Lejos de los reflectores, el librero llegó a su casa, abrazó a su mamá y se puso a llorar.
¿Qué hacer con un libro que estuvo en boca de todos durante varios días y que, según el director de la Policía, tenía tal valor? Antes del hallazgo, el librero había decidido donar todas sus primeras ediciones a la Biblioteca Nacional. Así que decidió entregar también esa de Cien Años de Soledad.
De esos días, recuerda a los taxistas que lo saludaban felices para celebrar la aparición del libro.
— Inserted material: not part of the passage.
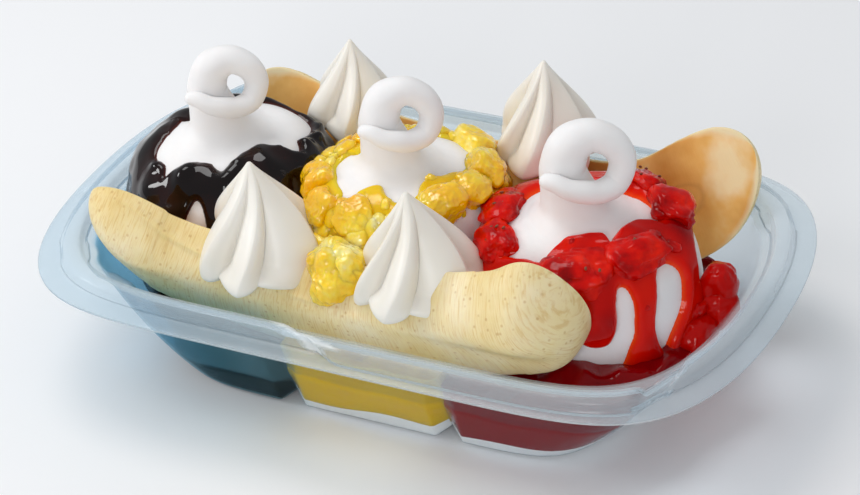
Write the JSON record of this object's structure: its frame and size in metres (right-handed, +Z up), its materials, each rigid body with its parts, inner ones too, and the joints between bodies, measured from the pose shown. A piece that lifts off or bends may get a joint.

Pero también los malos comentarios. “Gente que fue capaz de decir que yo me había auto robado o gente que intentó lucrarse de mi desgracia”.
Poco tiempo después, el caso fue cerrado. “Mi teoría es que eso no fue un robo de oportunidad. Pienso que fue planeado, porque esperaron hasta el día en que había mucha gente y habían evaluado la seguridad. Calcularon los movimientos para hacerlo de forma eficaz. Ahora, ¿quién fue? Todavía no se sabe”. Las hipótesis van desde que una banda que lo robó y no dimensionó el revuelo, hasta que un grupo delincuencial que fue contratado para robarla y venderla en el exterior. Castillo prefiere no saber.
La donación del libro no fue tan mediática como el robo. El día que el librero lo entregó a la Biblioteca Nacional ya no hubo tanto interés. Desde entonces, el libro reposaba en una bóveda de seguridad y solo se podía ver con una solicitud formal y en presencia de un vigilante. Pero a partir de este año se podrá ver en una exhibición permanente.
“Ahora es un libro de todos los colombianos”, dice la directora de la Biblioteca, Adriana Martínez. Se exhibirá junto una serie de objetos del Nobel, como una de las máquinas donde escribió Cien Años de Soledad, o la medalla y el diploma que recibió en 1982. Primero estará hasta abril en la exposición Gabo: 40 años del Nobel; y luego será permanente.
Para Castillo, que hizo una segunda donación de libros, es un “honor que la gente pueda ver ese libro que pertenece a todos”. Le ilusiona que los niños que fueron solidarios con él, los taxistas, cualquiera pueda verlo y sentir la misma emoción que él tuvo por allá en 2006 en Uruguay cuando lo compró. Y que por supuesto, nadie se lo robe.